■ **What is needed**
Reproduce exactly the section that begins at the line containing "attach(piece, body)" and ends at the line containing "return centres", both lines included; omit all other lines.

--- START Data shown ---

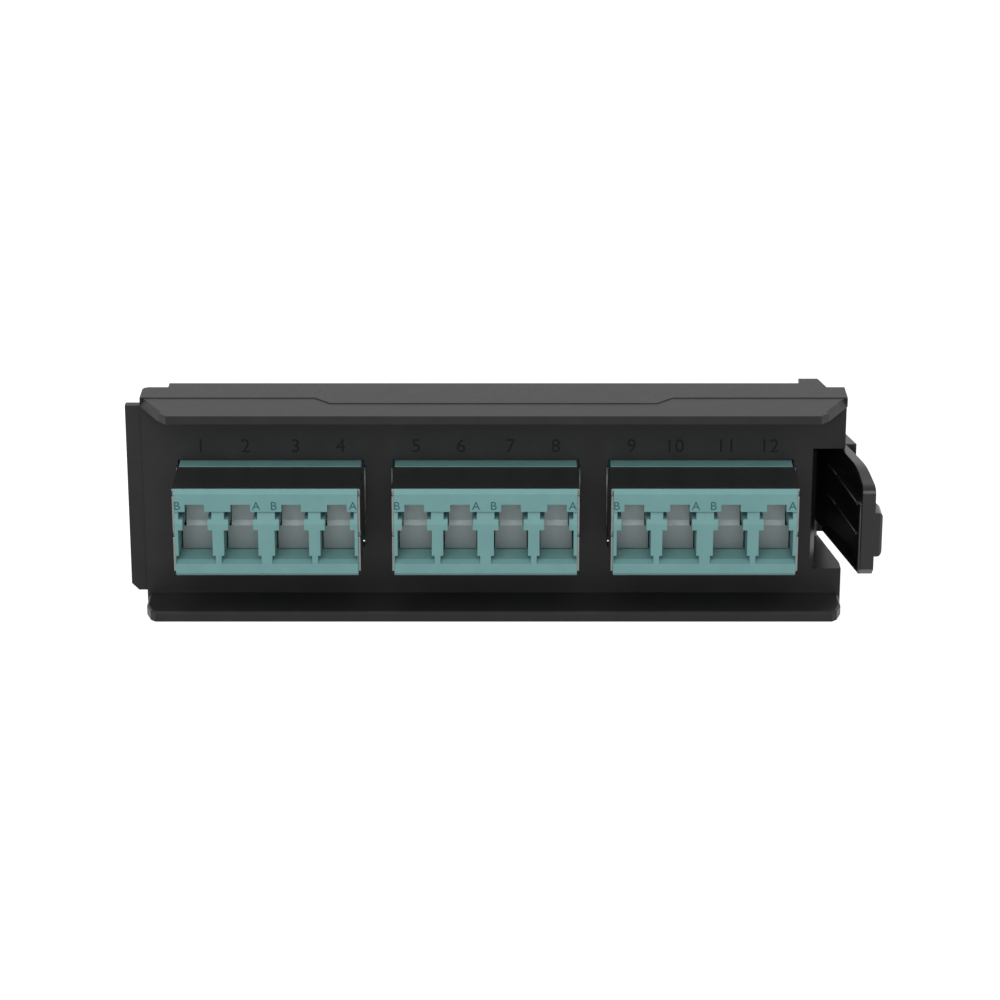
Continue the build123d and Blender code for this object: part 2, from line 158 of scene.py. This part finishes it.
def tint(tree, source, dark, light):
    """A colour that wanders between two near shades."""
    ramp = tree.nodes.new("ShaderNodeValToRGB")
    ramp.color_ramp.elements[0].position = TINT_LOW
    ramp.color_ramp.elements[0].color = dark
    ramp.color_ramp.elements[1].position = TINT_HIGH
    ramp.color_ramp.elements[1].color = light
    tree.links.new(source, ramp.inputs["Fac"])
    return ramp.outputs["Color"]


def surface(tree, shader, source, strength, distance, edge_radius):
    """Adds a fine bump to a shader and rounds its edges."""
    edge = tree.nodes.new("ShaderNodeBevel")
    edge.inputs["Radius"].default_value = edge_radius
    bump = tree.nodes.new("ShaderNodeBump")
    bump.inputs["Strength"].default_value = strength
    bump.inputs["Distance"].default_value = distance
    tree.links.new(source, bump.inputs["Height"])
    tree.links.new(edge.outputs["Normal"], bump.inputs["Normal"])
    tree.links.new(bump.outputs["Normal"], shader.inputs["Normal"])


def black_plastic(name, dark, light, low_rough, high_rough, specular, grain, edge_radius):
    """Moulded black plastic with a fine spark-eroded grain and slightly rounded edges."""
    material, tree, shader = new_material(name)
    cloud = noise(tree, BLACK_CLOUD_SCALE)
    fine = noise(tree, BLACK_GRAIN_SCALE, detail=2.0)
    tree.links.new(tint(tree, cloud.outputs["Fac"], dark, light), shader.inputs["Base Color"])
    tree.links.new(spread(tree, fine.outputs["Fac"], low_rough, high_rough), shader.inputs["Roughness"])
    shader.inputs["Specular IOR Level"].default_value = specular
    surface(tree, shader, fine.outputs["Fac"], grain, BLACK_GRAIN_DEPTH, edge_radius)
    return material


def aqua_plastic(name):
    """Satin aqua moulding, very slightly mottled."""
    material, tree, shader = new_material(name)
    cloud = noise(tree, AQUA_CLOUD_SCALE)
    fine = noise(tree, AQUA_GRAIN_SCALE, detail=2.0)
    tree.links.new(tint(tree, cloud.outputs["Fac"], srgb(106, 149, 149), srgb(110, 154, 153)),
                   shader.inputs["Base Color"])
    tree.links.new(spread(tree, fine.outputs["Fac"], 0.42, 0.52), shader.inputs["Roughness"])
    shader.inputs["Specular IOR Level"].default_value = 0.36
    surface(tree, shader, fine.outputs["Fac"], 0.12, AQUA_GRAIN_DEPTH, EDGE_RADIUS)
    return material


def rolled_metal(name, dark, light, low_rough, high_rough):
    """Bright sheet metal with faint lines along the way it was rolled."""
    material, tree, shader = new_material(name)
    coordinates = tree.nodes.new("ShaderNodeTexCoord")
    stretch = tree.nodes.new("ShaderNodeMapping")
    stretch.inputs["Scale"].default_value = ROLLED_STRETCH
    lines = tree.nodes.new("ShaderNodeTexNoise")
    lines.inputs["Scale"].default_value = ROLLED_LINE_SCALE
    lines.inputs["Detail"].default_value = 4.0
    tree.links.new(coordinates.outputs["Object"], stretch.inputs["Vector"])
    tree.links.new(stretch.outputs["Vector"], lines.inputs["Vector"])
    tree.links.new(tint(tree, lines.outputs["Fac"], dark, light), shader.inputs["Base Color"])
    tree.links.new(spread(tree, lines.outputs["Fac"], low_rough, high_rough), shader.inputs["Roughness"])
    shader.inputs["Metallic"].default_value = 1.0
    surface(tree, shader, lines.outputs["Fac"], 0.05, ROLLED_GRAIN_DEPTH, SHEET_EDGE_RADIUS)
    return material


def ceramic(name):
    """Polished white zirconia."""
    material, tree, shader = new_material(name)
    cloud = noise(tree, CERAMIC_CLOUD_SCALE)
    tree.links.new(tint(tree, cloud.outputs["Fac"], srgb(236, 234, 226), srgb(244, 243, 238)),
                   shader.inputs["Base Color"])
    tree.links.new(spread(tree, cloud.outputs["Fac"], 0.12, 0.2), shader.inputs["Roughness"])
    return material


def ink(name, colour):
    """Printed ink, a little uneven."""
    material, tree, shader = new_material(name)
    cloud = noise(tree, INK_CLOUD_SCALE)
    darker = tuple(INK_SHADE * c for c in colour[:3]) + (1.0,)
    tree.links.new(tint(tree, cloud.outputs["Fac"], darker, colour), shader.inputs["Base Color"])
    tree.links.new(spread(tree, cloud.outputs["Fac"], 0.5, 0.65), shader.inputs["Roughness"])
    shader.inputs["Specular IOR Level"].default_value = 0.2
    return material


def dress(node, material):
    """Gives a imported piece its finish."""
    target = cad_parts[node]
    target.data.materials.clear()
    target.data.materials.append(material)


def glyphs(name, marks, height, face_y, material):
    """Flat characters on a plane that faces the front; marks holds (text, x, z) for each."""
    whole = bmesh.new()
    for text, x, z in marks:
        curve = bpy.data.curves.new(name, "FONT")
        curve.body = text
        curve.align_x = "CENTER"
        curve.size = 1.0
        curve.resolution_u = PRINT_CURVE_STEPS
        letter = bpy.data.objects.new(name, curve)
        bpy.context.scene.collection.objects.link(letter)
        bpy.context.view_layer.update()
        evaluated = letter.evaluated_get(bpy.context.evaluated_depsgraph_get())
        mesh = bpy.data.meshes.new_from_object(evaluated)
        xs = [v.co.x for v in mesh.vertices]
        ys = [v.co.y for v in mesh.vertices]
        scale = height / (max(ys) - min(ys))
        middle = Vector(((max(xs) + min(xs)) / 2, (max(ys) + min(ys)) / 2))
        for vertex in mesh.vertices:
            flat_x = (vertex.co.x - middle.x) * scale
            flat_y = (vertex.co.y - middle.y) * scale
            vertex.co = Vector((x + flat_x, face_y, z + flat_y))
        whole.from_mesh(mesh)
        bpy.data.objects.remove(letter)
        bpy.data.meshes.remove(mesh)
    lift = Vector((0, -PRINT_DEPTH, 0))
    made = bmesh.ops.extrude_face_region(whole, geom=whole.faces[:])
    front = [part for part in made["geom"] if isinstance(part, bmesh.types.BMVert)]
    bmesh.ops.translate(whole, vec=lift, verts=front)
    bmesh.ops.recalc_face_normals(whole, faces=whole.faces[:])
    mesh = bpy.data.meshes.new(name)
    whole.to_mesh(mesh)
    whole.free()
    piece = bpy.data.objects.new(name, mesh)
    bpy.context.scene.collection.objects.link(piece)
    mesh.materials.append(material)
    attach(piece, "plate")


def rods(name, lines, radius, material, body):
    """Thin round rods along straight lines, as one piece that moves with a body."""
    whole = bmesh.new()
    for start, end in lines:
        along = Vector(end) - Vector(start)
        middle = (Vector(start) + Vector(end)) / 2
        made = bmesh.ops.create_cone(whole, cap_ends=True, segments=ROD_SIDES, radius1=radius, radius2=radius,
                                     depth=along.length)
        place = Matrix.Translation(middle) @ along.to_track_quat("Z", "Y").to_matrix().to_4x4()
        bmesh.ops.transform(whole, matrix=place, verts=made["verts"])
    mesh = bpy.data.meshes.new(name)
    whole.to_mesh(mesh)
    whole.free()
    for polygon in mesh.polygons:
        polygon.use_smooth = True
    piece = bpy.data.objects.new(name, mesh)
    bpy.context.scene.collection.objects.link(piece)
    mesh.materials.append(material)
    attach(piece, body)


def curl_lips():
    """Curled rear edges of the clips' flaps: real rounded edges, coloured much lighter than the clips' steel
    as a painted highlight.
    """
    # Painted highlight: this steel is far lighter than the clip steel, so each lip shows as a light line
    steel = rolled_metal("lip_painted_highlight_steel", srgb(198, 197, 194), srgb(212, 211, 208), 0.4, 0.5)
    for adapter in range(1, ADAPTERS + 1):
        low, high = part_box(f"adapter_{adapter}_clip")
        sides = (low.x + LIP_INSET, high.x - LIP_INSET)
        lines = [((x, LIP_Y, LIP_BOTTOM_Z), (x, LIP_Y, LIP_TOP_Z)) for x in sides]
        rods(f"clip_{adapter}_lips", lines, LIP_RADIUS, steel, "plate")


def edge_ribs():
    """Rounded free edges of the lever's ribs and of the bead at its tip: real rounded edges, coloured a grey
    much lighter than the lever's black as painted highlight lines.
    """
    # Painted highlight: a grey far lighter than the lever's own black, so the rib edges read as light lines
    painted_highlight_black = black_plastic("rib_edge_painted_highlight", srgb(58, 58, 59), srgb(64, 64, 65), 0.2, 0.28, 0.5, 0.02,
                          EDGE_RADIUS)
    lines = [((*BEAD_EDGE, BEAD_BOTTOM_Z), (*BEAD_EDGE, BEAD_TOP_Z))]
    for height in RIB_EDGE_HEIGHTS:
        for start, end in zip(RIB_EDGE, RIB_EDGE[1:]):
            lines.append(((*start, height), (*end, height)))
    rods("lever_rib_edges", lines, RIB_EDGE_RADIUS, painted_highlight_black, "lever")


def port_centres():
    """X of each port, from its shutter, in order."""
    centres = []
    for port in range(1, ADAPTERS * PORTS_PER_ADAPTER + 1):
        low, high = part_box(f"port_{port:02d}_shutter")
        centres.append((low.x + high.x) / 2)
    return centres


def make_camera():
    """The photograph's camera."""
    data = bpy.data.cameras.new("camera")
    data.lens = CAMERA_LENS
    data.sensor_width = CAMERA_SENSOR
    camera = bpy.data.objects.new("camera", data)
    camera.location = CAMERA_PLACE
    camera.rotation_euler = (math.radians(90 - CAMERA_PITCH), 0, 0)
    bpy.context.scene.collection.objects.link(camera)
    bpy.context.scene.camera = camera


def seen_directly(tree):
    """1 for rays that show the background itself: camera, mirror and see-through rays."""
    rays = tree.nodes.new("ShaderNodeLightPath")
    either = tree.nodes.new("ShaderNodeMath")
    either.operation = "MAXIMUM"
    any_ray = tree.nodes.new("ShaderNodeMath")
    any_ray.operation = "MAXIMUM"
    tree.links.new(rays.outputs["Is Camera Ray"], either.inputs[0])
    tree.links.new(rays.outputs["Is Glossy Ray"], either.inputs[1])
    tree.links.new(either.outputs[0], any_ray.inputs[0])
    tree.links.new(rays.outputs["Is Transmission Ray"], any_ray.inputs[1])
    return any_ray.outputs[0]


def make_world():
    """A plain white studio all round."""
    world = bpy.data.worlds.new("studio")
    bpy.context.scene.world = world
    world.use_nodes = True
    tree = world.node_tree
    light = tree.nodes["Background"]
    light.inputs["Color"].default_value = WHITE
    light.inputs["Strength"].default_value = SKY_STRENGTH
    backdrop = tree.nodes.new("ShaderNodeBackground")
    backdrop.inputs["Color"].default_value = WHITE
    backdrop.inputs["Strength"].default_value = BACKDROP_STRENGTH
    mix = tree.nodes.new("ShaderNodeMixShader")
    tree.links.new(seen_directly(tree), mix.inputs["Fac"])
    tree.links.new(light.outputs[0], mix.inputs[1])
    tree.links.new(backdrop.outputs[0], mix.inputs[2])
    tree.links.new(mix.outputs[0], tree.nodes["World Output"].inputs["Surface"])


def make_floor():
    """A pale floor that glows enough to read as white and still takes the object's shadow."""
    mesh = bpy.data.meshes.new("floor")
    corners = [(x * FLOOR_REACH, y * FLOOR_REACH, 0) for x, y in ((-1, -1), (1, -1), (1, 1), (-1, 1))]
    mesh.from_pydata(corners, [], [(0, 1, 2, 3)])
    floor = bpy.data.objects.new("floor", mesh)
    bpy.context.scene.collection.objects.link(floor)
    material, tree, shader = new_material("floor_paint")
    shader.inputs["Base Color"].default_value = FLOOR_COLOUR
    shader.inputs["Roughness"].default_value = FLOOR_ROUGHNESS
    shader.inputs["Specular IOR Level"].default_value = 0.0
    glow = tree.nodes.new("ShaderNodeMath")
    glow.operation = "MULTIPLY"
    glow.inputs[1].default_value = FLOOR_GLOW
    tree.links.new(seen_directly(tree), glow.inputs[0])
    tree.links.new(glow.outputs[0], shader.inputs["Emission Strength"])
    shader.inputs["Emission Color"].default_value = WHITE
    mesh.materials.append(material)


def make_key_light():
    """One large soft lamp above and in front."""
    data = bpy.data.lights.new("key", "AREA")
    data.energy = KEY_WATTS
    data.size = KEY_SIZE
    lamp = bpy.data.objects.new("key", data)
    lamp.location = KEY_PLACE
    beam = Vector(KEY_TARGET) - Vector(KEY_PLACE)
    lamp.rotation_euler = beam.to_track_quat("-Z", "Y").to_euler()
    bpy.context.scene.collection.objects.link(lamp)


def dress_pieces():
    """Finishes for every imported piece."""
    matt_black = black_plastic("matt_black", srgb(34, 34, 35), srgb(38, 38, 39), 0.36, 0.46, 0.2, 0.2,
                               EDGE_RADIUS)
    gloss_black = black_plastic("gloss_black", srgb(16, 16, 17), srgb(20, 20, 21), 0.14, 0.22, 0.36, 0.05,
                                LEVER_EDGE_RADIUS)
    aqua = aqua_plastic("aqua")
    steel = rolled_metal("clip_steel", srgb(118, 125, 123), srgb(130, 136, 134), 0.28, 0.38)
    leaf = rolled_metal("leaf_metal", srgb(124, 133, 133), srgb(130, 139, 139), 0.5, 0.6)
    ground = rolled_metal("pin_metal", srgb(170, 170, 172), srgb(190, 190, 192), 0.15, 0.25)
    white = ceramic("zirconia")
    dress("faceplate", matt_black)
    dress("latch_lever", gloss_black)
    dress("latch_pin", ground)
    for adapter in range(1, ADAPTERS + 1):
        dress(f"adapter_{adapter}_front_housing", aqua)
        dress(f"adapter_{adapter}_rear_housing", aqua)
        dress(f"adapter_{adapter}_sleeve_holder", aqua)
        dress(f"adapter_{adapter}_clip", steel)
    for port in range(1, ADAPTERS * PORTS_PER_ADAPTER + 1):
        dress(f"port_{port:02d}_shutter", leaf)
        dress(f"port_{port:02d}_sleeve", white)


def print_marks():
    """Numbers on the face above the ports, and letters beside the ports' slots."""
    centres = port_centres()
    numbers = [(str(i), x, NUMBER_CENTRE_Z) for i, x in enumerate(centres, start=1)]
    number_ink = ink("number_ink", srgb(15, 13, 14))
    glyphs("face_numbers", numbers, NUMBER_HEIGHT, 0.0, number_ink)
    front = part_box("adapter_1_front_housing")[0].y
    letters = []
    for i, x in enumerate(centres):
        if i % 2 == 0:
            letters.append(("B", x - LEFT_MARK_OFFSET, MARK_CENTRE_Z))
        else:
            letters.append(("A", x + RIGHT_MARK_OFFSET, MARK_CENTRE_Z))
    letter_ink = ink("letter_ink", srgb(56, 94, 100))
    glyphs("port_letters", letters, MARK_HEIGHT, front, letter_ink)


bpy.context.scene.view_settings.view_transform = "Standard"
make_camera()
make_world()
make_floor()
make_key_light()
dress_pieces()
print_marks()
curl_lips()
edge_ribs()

--- END Data shown ---

■ **Complete answer**
    attach(piece, body)


def curl_lips():
    """Curled rear edges of the clips' flaps: real rounded edges, coloured much lighter than the clips' steel
    as a painted highlight.
    """
    # Painted highlight: this steel is far lighter than the clip steel, so each lip shows as a light line
    steel = rolled_metal("lip_painted_highlight_steel", srgb(198, 197, 194), srgb(212, 211, 208), 0.4, 0.5)
    for adapter in range(1, ADAPTERS + 1):
        low, high = part_box(f"adapter_{adapter}_clip")
        sides = (low.x + LIP_INSET, high.x - LIP_INSET)
        lines = [((x, LIP_Y, LIP_BOTTOM_Z), (x, LIP_Y, LIP_TOP_Z)) for x in sides]
        rods(f"clip_{adapter}_lips", lines, LIP_RADIUS, steel, "plate")


def edge_ribs():
    """Rounded free edges of the lever's ribs and of the bead at its tip: real rounded edges, coloured a grey
    much lighter than the lever's black as painted highlight lines.
    """
    # Painted highlight: a grey far lighter than the lever's own black, so the rib edges read as light lines
    painted_highlight_black = black_plastic("rib_edge_painted_highlight", srgb(58, 58, 59), srgb(64, 64, 65), 0.2, 0.28, 0.5, 0.02,
                          EDGE_RADIUS)
    lines = [((*BEAD_EDGE, BEAD_BOTTOM_Z), (*BEAD_EDGE, BEAD_TOP_Z))]
    for height in RIB_EDGE_HEIGHTS:
        for start, end in zip(RIB_EDGE, RIB_EDGE[1:]):
            lines.append(((*start, height), (*end, height)))
    rods("lever_rib_edges", lines, RIB_EDGE_RADIUS, painted_highlight_black, "lever")


def port_centres():
    """X of each port, from its shutter, in order."""
    centres = []
    for port in range(1, ADAPTERS * PORTS_PER_ADAPTER + 1):
        low, high = part_box(f"port_{port:02d}_shutter")
        centres.append((low.x + high.x) / 2)
    return centres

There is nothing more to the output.